Trabalhar com crianças sempre foi mais motivador
Enquanto trabalhava no Hospital Santa Marcelina, aos 27 anos, terminei o mestrado e parti para uma das experiências mais desafiadoras da minha vida: o treinamento em Endocrinologia Pediátrica no Johns Hopkins Hospital (Maryland, Estados Unidos), que tem serviços de referência em doenças genéticas e endocrinológicas, como ambiguidade sexual e distúrbios puberais, entre outras. Naquela época, sem os recursos tecnológicos de comunicação que temos hoje e num país com uma cultura tão diferente da nossa, foi uma experiência única estar onde começou a história da Endocrinologia Pediátrica.
Sou movida a novos projetos e novas ideias
De volta ao Brasil em 1984, após uma série de readaptações, organizei o Serviço de Endocrinologia Pediátrica na EPM/Unifesp, onde ainda trabalho. O apoio de alguns colegas endocrinologistas foi muito importante nesse processo, entre os quais, Dr. Gil Guerra e Dr. Osmar Monte, entre outros.
Determinada em seguir a carreira acadêmica, parti para o doutorado em Pediatria e Ciências Aplicadas à Pediatria pela Universidade Federal de São Paulo, curso que veio a ser concluído em 1993, quando eu já era mãe. O Prof. Dr. Dalton Soares foi um grande amigo, presente nas horas mais difíceis com seus ensinamentos, paciência e compreensão, além de colega de consultório por 10 anos.
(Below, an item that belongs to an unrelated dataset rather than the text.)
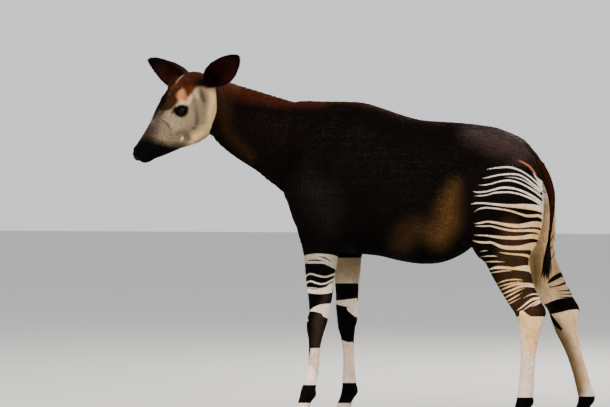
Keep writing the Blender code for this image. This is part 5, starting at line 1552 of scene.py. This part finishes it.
def new_material(name, roughness, sheen=0.0, coat=0.0):
    """A material, its nodes, its shader and the place on the object that its patterns follow."""
    material = bpy.data.materials.new(name)
    material.use_nodes = True
    tree = material.node_tree
    shader = next(n for n in tree.nodes if n.type == "BSDF_PRINCIPLED")
    feed(tree, shader, {"Roughness": roughness, "Specular IOR Level": 0.07, "Sheen Weight": sheen,
                        "Sheen Roughness": 0.35, "Sheen Tint": SHEEN_TINT, "Coat Weight": coat,
                        "Coat Roughness": 0.04})
    return material, tree, shader, node(tree, "ShaderNodeTexCoord", {}).outputs["Object"]


def streaked(name, roughness, scale, dark, light, detail=3.0, sheen=0.0, relief=0.0):
    """A material that wavers between two colours, with bumps as high as its relief."""
    material, tree, shader, place = new_material(name, roughness, sheen=sheen)
    grain = noise(tree, place, scale, detail)
    feed(tree, shader, {"Base Color": blend(tree, grain, dark, light)})
    if relief:
        bump(tree, shader, grain, relief)
    return material


def bump(tree, shader, height, distance):
    made = node(tree, "ShaderNodeBump", {"Strength": 0.5, "Distance": distance, "Height": height})
    feed(tree, shader, {"Normal": made.outputs["Normal"]})


def coat_material(name, tufts):
    """The markings, with an edge that frays as hair does, and streaks of lighter and darker hair."""
    material, tree, shader, place = new_material(name, 0.55, sheen=0.015)
    fray = sums(tree, "SUBTRACT", noise(tree, place, 420.0, 2.0), 0.5)
    fray = sums(tree, "MULTIPLY", fray, FRAY_TUFTS if tufts else FRAY_SKIN)
    side = ramp(tree, sums(tree, "ADD", attribute(tree, "mark"), fray), -EDGE_SOFT, EDGE_SOFT, 0.0, 1.0)
    colour = blend(tree, side, attribute(tree, "dark", "Color"), attribute(tree, "pale", "Color"))
    grain = noise(tree, place, 900.0, 2.0)
    patch = noise(tree, place, 16.0)
    tone = sums(tree, "ADD", sums(tree, "MULTIPLY", grain, 0.6), sums(tree, "MULTIPLY", patch, 0.4))
    light = ramp(tree, tone, 0.25, 0.75, 0.72, 1.24)
    if tufts:
        light = sums(tree, "MULTIPLY", light, attribute(tree, "shade"))
    scaled = node(tree, "ShaderNodeVectorMath", {0: colour, "Scale": light}, operation="SCALE")
    feed(tree, shader, {"Base Color": scaled.outputs[0]})
    bump(tree, shader, grain, 0.0006)
    return material


def wear(item, material):
    item.data.materials.clear()
    item.data.materials.append(material)


def hash_noise(points, size, seed):
    """A smooth random number between -1 and 1 for each point, alike within a size."""
    table = np.random.default_rng(seed).uniform(-1.0, 1.0, HASH_SIZE)
    q = points / size
    base = np.floor(q).astype(np.int64)
    f = q - base
    f = f * f * (3.0 - 2.0 * f)
    total = np.zeros(len(points))
    for corner in CORNERS:
        spot = np.bitwise_xor.reduce((base + corner) * np.array(HASH), axis=1)
        weight = np.prod(np.where(corner, f, 1 - f), axis=1)
        total += weight * table[spot % HASH_SIZE]
    return total


def sample_skin(mesh, count, seed):
    """Points spread over a skin with the normals and triangles they lie on."""
    mesh.calc_loop_triangles()
    n = len(mesh.loop_triangles)
    tri = np.zeros(n * 3, dtype=np.int32)
    mesh.loop_triangles.foreach_get("vertices", tri)
    tri = tri.reshape(-1, 3)
    points = points_of(mesh)
    normals = vertex_rows(mesh, "normal")
    a, b, c = (points[tri[:, i]] for i in range(3))
    area = 0.5 * np.linalg.norm(np.cross(b - a, c - a), axis=1)
    rng = np.random.default_rng(seed)
    ends = np.cumsum(area)
    pick = np.searchsorted(ends, (np.arange(count) + rng.random(count)) / count * ends[-1])
    pick = np.minimum(pick, n - 1)
    u = rng.random(count)
    v = rng.random(count)
    flip = u + v > 1
    u = np.where(flip, 1 - u, u)[:, None]
    v = np.where(flip, 1 - v, v)[:, None]
    w = 1 - u - v
    spot = a[pick] * w + b[pick] * u + c[pick] * v
    way = normals[tri[pick, 0]] * w + normals[tri[pick, 1]] * u + normals[tri[pick, 2]] * v
    way /= np.maximum(np.linalg.norm(way, axis=1), 1e-9)[:, None]
    return spot, way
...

A perspectiva do desenvolvimento é fascinante
Depois de atuar 14 anos no A.C. Camargo com atendimento especial às crianças portadoras de câncer, senti que era preciso fazer algo por elas, já que o tratamento deixa sequelas profundas. Foi quando criei o Serviço de Endocrinologia no Graac (Instituto de Oncologia Pediátrica/Graacc/Unifesp).
Fui trabalhar lá para aprender, dar valor ao abraço, à vida, às coisas pequenas, ao olhar o outro... encontrei uma área de grande satisfação.
Hoje, sou muito realizada
Novos projetos estão por vir, sempre. Afinal, sou persistente e movida por ideias.